And each year, younger and younger women are marketed products designed for “anti-aging.” Creating more and more consumers. 

How do we untangle ourselves from this messaging? ? And how can we find what’s right for us? How do we establish our own beauty behaviors without falling into beauty standards served to us by outside forces?

I’m your host Kimberly Drew. I’m an author, curator, and all-around cultural enthusiast. And From Flamingo this is Unruly, where we take the quiet ways women’s bodies are commodified, defined, regulated and we name them – out loud. We wanna educate and support each other. Because your body is your business. 

This is Episode Two: The Beauty Industry: Diet Culture’s Fraternal Twin.

Today, I’m joined by Jessica DeFino, a beauty industry reporter and author of the newsletter The Unpublishable. She’s going to tell us the things that the beauty industry doesn’t – or won’t – tell us. 

Kimberly: Hi!

Jessica: Hi, how are you?

Kimberly: I’m well, how are you doing?

Jessica: Good, thank you. 

Kimberly: So, first and foremost, I would love for you to talk about the work that you've been doing, how you found yourself doing the work that you do. 
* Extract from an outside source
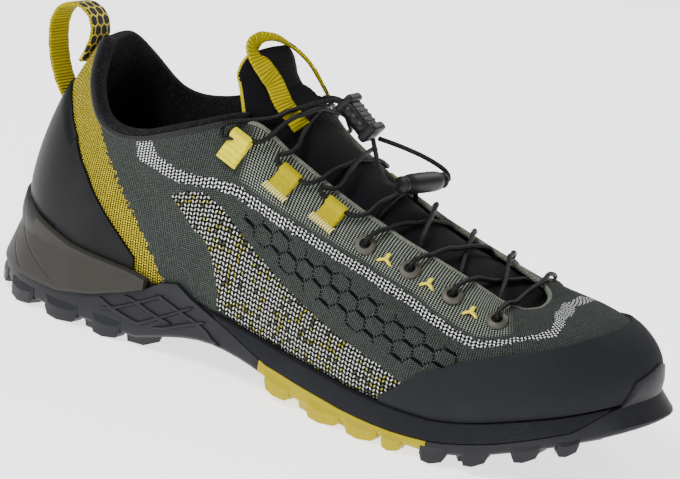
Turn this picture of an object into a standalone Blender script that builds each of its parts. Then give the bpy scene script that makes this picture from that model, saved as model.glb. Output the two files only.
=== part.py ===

Jessica: I started in the beauty industry through my work on the Kardashian-Jenner official apps, and I was kind of immersed in the beauty industry through that. It was the first time in my career I had been on the receiving end of like beauty PR packages and getting free expensive makeup and skincare products in the mail sent to me to try. And it was, I mean, it was quite an experience. Eventually, through what I learned there, I decided I wanted to pivot into beauty journalism and report on some of the things that I had seen in the beauty industry that didn't necessarily fit right with me. I was freelancing for places like Vogue and Fashionista.com and Allure and some of the things I saw in that space. I was like, okay, here's why the beauty industry functions the way that it does, because the beauty media is set up in a certain way. And eventually I pivoted out of that as well. And now I write independently for my beauty newsletter, the Unpublishable. 

Kimberly: Which is such a good pivot point, I think, for us to start our conversation today. And I want to start with, what actually is the beauty industry in your mind? 

Jessica: I would describe the beauty industry as the industry that sells us the tools of beauty standards. Or, maybe a more generous description would be the industry that sells us the tools of industrialized beauty. I mean the sort of, you know, mass-produced beauty that we are buying into and calling beauty, it has sort of co-opted this larger, almost spiritual concept of beauty that is multidimensional and has narrowed it down to a single dimension, the physical dimension. And it sells us only physical products. It often sells us those physical products attached to these multidimensional ideas of health and wellness and fulfillment and empowerment. But really what it's selling is, is physical tools only. 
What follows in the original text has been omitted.